All priests are sent as co-workers in the same apostolate, whether they engage in parochial or extra-parochial ministry. This is true whether they devote their efforts to scientific research or teaching, or whether by manual labor they share in the lot of the workers themselves-if there is need for this and competent authority approves-or finally whether they fulfill some other apostolic tasks or labor designed for the apostolate.
I found this slightly curious: mentioning sharing of the lot of workers by working manually with them. The following sentences develop further the idea of unity.
Older priests, therefore, should receive younger priests as true brothers and help them in their first undertakings and priestly duties. The older ones should likewise endeavor to understand the mentality of younger priests, even though it be different from their own, and follow their projects with good will. By the same token, young priests should respect the age and experience of their seniors; they should seek their advice and willingly cooperate with them in everything that pertains to the care of souls.
Nice. I’ve seen this happen more often than one might expect, given the separation and isolation of some diocesan priests in their ministry.
In a fraternal spirit, priests should extend hospitality, cultivate kindliness and share their goods in common. They should be particularly solicitous for the sick, the afflicted, those overburdened with work, the lonely, those exiled from their homeland, and those who suffer persecution.
Again, we read the emphasis on charity, and even the lighter side of life:
They should gladly and joyfully gather together for recreation, remembering Christ’s invitation to the weary apostles: “Come aside to a desert place, and rest awhile” (Mk 6:31).
And further, in order that priests may find mutual assistance in the development of their spiritual and intellectual life, that they may be able to cooperate more effectively in their ministry and be saved from the dangers of loneliness which may arise, it is necessary that some kind of common life or some sharing of common life be encouraged among priests. This, however, may take many forms, according to different personal or pastoral needs, such as living together where this is possible, or having a common table, or at least by frequent and periodic meetings.
Look where Vatican II places necessity: on some kind of common life. Are bishops attuned to this? Some years ago Bishop DiNardo of Sioux City arranged for the Fort Dodge clergy of four or five parishes to live together in common as they served their canonical parishes.
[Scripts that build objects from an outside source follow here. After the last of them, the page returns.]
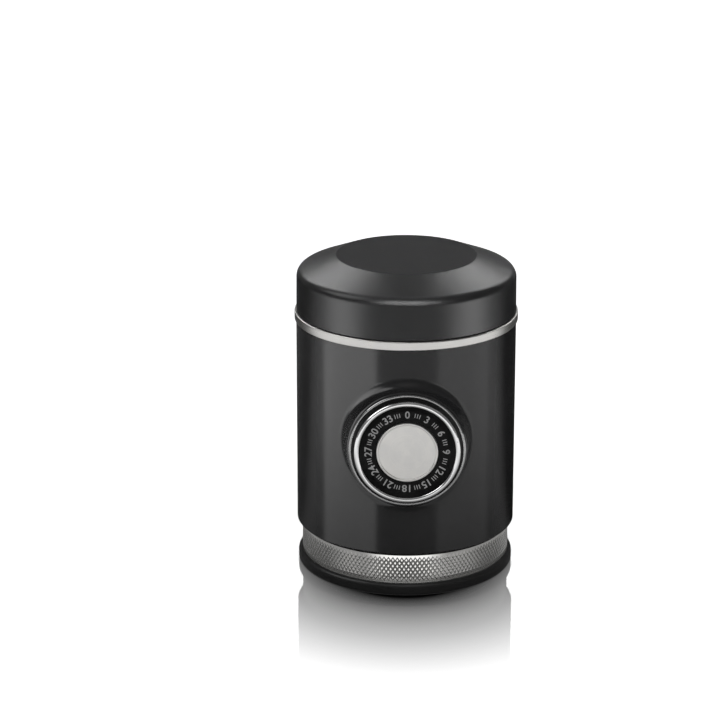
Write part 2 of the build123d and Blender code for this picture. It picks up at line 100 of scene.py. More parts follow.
def startGroup(name, inputs, outputs):
    group = bpy.data.node_groups.new(name, "ShaderNodeTree")
    for socketName, value in inputs.items():
        kind = "NodeSocketVector" if isinstance(value, tuple) else "NodeSocketFloat"
        socket = group.interface.new_socket(name=socketName, in_out="INPUT", socket_type=kind)
        socket.default_value = value
    for socketName in outputs:
        group.interface.new_socket(name=socketName, in_out="OUTPUT", socket_type="NodeSocketFloat")
    entry = group.nodes.new("NodeGroupInput").outputs
    leave = group.nodes.new("NodeGroupOutput").inputs
    return group, entry, leave


def useGroup(tree, group, inputs=None):
    return addNode(tree, "ShaderNodeGroup", inputs, node_tree=group).outputs


# What all materials share
surface = {
    "lineSlant": 1.37,          # keeps the hoops on a wall from repeating the rings on a face
    "bandScale": 0.06,          # one band for about 16 lines
    "metalGrain": 0.12 * mm,
    "rubPatches": 420.0,        # how closely a rubbed edge is broken up
    "rubGloss": 0.06,           # how much smoother a rubbed edge is
    "markRough": 0.08,          # how much rougher a handled metal face is
}


# Fine moulded or blasted grain, with slow handling marks over it
def makeGrainGroup():
    group, entry, leave = startGroup("surfaceGrain", {"Grain Size": 0.15 * mm, "Mark Size": 9 * mm},
                                     ("Grain", "Marks"))
    place = addNode(group, "ShaderNodeTexCoord").outputs["Object"]
    grainScale = calc(group, "DIVIDE", 1.0, entry["Grain Size"])
    markScale = calc(group, "DIVIDE", 1.0, entry["Mark Size"])
    grain = addNode(group, "ShaderNodeTexNoise", {"Vector": place, "Scale": grainScale, "Detail": 1.0,
                                                  "Roughness": 0.5})
    marks = addNode(group, "ShaderNodeTexNoise", {"Vector": place, "Scale": markScale, "Detail": 4.0,
                                                  "Roughness": 0.62, "Distortion": 0.4})
    group.links.new(grain.outputs[0], leave["Grain"])
    group.links.new(spread(group, marks.outputs[0], 0.34, 0.66), leave["Marks"])
    return group


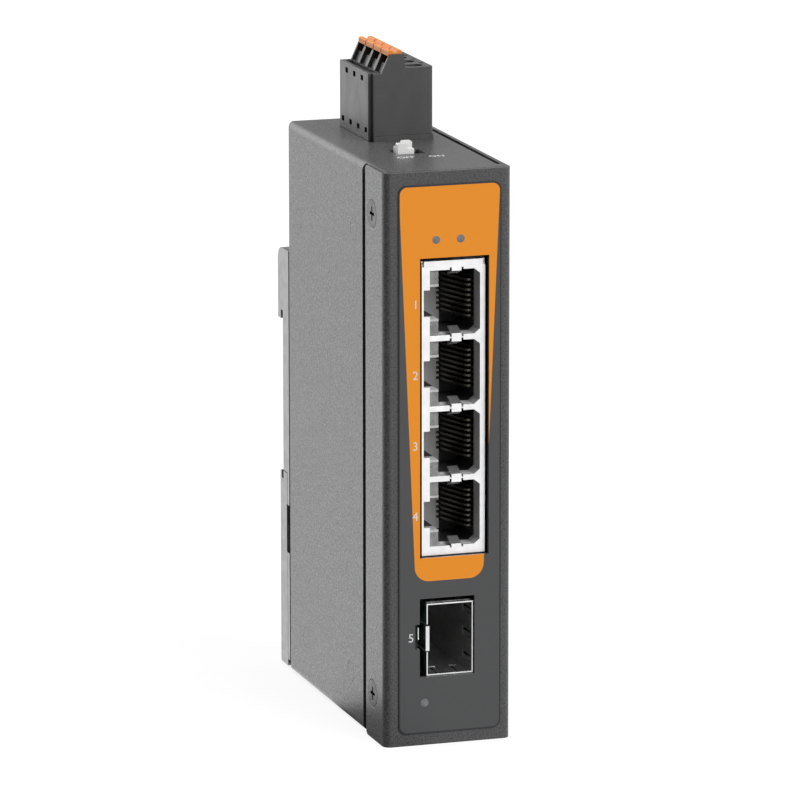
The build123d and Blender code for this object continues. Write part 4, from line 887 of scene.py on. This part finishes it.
def room_light(tree, vector):
    """How much light comes from a direction.

    The flat part of the direction is made a unit vector. For each lobe, what that shares with the
    lobe's own direction is mapped to the lobe's level, and the levels are multiplied.
    """
    vectors = "ShaderNodeVectorMath"
    flat = arithmetic(tree, "MULTIPLY", vector, (1.0, 1.0, 0.0), kind=vectors)
    unit = arithmetic(tree, "NORMALIZE", flat, kind=vectors)
    light = 1.0
    for azimuth, start, end, full in ROOM_LOBES:
        turn = math.radians(azimuth)
        towards = (math.sin(turn), math.cos(turn), 0.0)
        shared = arithmetic(tree, "DOT_PRODUCT", unit, towards, kind=vectors, result="Value")
        lobe = mapped(tree, shared, start, end, 1.0, full, shape="SMOOTHSTEP")
        light = arithmetic(tree, "MULTIPLY", light, lobe)
    return light


def shown(tree, lit, ambient):
    """Full strength for the camera, the lit strength for gloss and glass, and the ambient one else."""
    rays = tree.nodes.new("ShaderNodeLightPath").outputs
    mirrored = arithmetic(tree, "MAXIMUM", rays["Is Glossy Ray"], rays["Is Transmission Ray"])
    room = arithmetic(tree, "MULTIPLY", lit, arithmetic(tree, "MAXIMUM", mirrored, ambient))
    return arithmetic(tree, "MAXIMUM", rays["Is Camera Ray"], room)


class SWITCH_OT_studio(bpy.types.Operator):
    """The pale floor, the soft lights and the camera"""

    bl_idname = "switch.studio"
    bl_label = "Studio"

    def execute(self, context):
        self.floor()
        self.room()
        self.lights()
        self.camera()
        context.scene.view_settings.view_transform = "Standard"
        return {"FINISHED"}

    def floor(self):
        """A flat pale floor just under the object."""
        count = 3
        side = np.linspace(-FLOOR_HALF, FLOOR_HALF, count)
        x, y = np.meshgrid(side, side, indexing="ij")
        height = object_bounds()[0].z - FLOOR_GAP
        points = np.stack((x, y, np.full_like(x, height)), axis=-1).reshape(-1, 3)
        column, row = np.meshgrid(np.arange(count - 1), np.arange(count - 1), indexing="ij")
        here = (column * count + row).ravel()
        faces = np.stack((here, here + count, here + count + 1, here + 1), axis=1)
        mesh = bpy.data.meshes.new("floor")
        mesh.from_pydata(points.tolist(), [], faces.tolist())
        piece = bpy.data.objects.new("floor", mesh)
        bpy.context.scene.collection.objects.link(piece)
        piece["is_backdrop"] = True

        studio = looks().studio
        material = bpy.data.materials.new("pale_floor")
        material.use_nodes = True
        material.cycles.emission_sampling = "NONE"
        tree = material.node_tree
        tree.nodes.clear()
        place = tree.nodes.new("ShaderNodeTexCoord").outputs["Object"]
        glow = tree.nodes.new("ShaderNodeEmission")
        glow.inputs["Color"].default_value = (*(c * (1.0 - studio.shade) for c in studio.floor), 1.0)
        tree.links.new(shown(tree, room_light(tree, place), 0.0), glow.inputs["Strength"])
        matt = tree.nodes.new("ShaderNodeBsdfDiffuse")
        matt.inputs["Color"].default_value = (*(c * studio.shade * MATT_GAIN for c in studio.floor), 1.0)
        both = tree.nodes.new("ShaderNodeAddShader")
        tree.links.new(glow.outputs[0], both.inputs[0])
        tree.links.new(matt.outputs[0], both.inputs[1])
        out = tree.nodes.new("ShaderNodeOutputMaterial")
        tree.links.new(both.outputs[0], out.inputs["Surface"])
        mesh.materials.append(material)

    def room(self):
        """A white room round the object, darker and brighter after its lobes."""
        world = bpy.data.worlds.new("room")
        bpy.context.scene.world = world
        world.use_nodes = True
        world.cycles.sampling_method = "NONE"
        tree = world.node_tree
        direction = tree.nodes.new("ShaderNodeTexCoord").outputs["Generated"]
        strength = shown(tree, room_light(tree, direction), looks().studio.ambient)
        tree.nodes["Background"].inputs["Color"].default_value = (1.0, 1.0, 1.0, 1.0)
        tree.links.new(strength, tree.nodes["Background"].inputs["Strength"])

    def lights(self):
        """Three wide soft lights: the main one from the front right, one overhead and one behind."""
        for name, towards, spread in STUDIO_LIGHTS:
            light = bpy.data.lights.new(name, "SUN")
            light.energy = getattr(looks().studio, name)
            light.angle = math.radians(spread)
            lamp = bpy.data.objects.new(name, light)
            lamp.rotation_mode = "QUATERNION"
            lamp.rotation_quaternion = Vector(towards).to_track_quat("Z", "Y")
            lamp.location = Vector(towards)
            bpy.context.scene.collection.objects.link(lamp)

    def camera(self):
        """The camera stands where the photograph was taken from."""
        studio = looks().studio
        lens = bpy.data.cameras.new("camera")
        lens.lens = studio.lens
        lens.sensor_width = PICTURE_WIDTH
        lens.clip_start, lens.clip_end = NEAR, FAR
        camera = bpy.data.objects.new("camera", lens)
        camera.location = studio.eye
        camera.rotation_mode = "QUATERNION"
        line = Vector(studio.aim) - Vector(studio.eye)
        roll = Quaternion((0.0, 0.0, 1.0), studio.roll)
        camera.rotation_quaternion = line.to_track_quat("-Z", "Y") @ roll
        bpy.context.scene.collection.objects.link(camera)
        bpy.context.scene.camera = camera


OPERATORS = (
    SWITCH_OT_case,
    SWITCH_OT_front_foil,
    SWITCH_OT_jack,
    SWITCH_OT_module_cage,
    SWITCH_OT_terminal,
    SWITCH_OT_selector,
    SWITCH_OT_rail_clip,
    SWITCH_OT_board,
    SWITCH_OT_studio,
)


class SWITCH_PT_panel(bpy.types.Panel):
    """Lists the operators and the sizes and colours they read"""

    bl_idname = "SWITCH_PT_panel"
    bl_label = "Network switch"
    bl_space_type = "VIEW_3D"
    bl_region_type = "UI"
    bl_category = "Switch"

    def draw(self, context):
        for operator in OPERATORS:
            self.layout.operator(operator.bl_idname)
        for group in ("case", "print", "plastic", "metal", "board", "studio"):
            box = self.layout.box()
            held = getattr(looks(), group)
            for name in held.bl_rna.properties.keys():
                if name not in ("rna_type", "name"):
                    box.prop(held, name)


CLASSES = (
    CaseLooks,
    PrintLooks,
    PlasticLooks,
    MetalLooks,
    BoardLooks,
    StudioLooks,
    SwitchLooks,
    *OPERATORS,
    SWITCH_PT_panel,
)


def register():
    """Makes the classes and the scene's own sizes and colours known."""
    for each in CLASSES:
        bpy.utils.register_class(each)
    bpy.types.Scene.switch_looks = bpy.props.PointerProperty(type=SwitchLooks)


def unregister():
    """Takes everything back out."""
    del bpy.types.Scene.switch_looks
    for each in reversed(CLASSES):
        bpy.utils.unregister_class(each)


def main():
    """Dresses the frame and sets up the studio."""
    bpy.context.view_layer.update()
    register()
    bpy.ops.switch.case()
    bpy.ops.switch.front_foil()
    bpy.ops.switch.jack()
    bpy.ops.switch.module_cage()
    bpy.ops.switch.terminal()
    bpy.ops.switch.selector()
    bpy.ops.switch.rail_clip()
    bpy.ops.switch.board()
    bpy.ops.switch.studio()


if __name__ == "__main__":
    main()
I heard that arrangement was very beneficial and admired–at least by those with whom I spoke about it.
Finally, by reason of the same communion in the priesthood, priests should realize that they are obliged in a special manner toward those priests who labor under certain difficulties. They should give them timely help, and also, if necessary, admonish them discreetly.
I can’t help but think of that sex predator in Australia who reportedly went to confession hundreds of times for abusing girls and boys.
How do your parish priests keep a common life? My pastor hosts a Wednesday dinner for a handful of area priests. What’s going on in your rectories?